Vail's 60 Mbps internet speed is delivered by Cox Communications. The district's internal network uses fiber and wireless point-to-point links running 30 to 100 Mbps. Within each site, Cisco network switches run Fast Ethernet and gigabit Ethernet. "We're 'oversubscribed' for our total bandwidth," Federoff says, "but as most of our instructional resources are inside our network, this isn't as much of an issue as it may seem."
Oversubscription is true for Birdville, too. The district has two incoming 100 Mbps internet connections -- one supplied by its education consortium, Education Service Center Region XI, and the other by Cogent Communications. The Cogent internet connection was added for extra bandwidth as well as for redundancy. "It's not that expensive and it's totally worth it," says Julie Wallace, executive director of technology and information management services.

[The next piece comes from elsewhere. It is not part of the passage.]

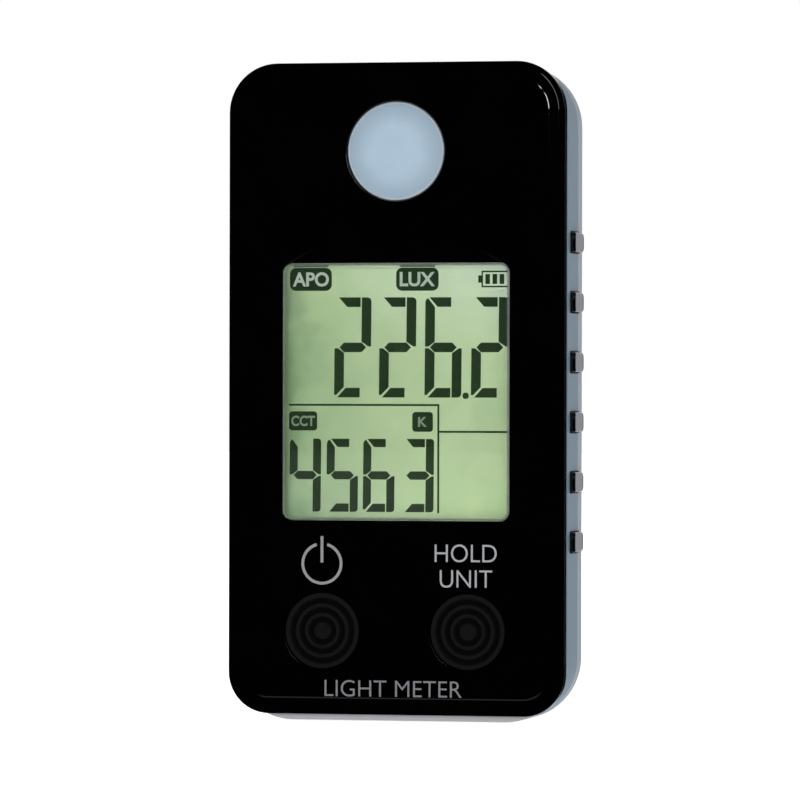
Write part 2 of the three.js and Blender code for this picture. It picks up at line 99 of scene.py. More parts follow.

Region XI streams educational content from such resources as Discovery Education, which the Birdville schools can access through the internal wide area network (WAN). "We have a full gigabit connection to Region XI," Abrams says. "We spike up around 650 Mbps, so the fact we're paying for 100 Mbps through [the consortium] and we're able to access more than 700 Mbps almost makes it an in-house resource for us."
Abrams says the district has reached its goal of a gigabit to the desktop; it plans to upgrade to a 20 Gbps WAN. "We plan on rolling out multicast IP video to every desktop in the district within the next six months. We want to accommodate that video and not squeeze our [other] traffic."
Ultimately, Federoff says, a wireless implementation is a back-to-basics effort. "Every IT guy in the country has all the pieces. He just [needs to] put them together in a way that makes his life easier and gets the lift out of his gear."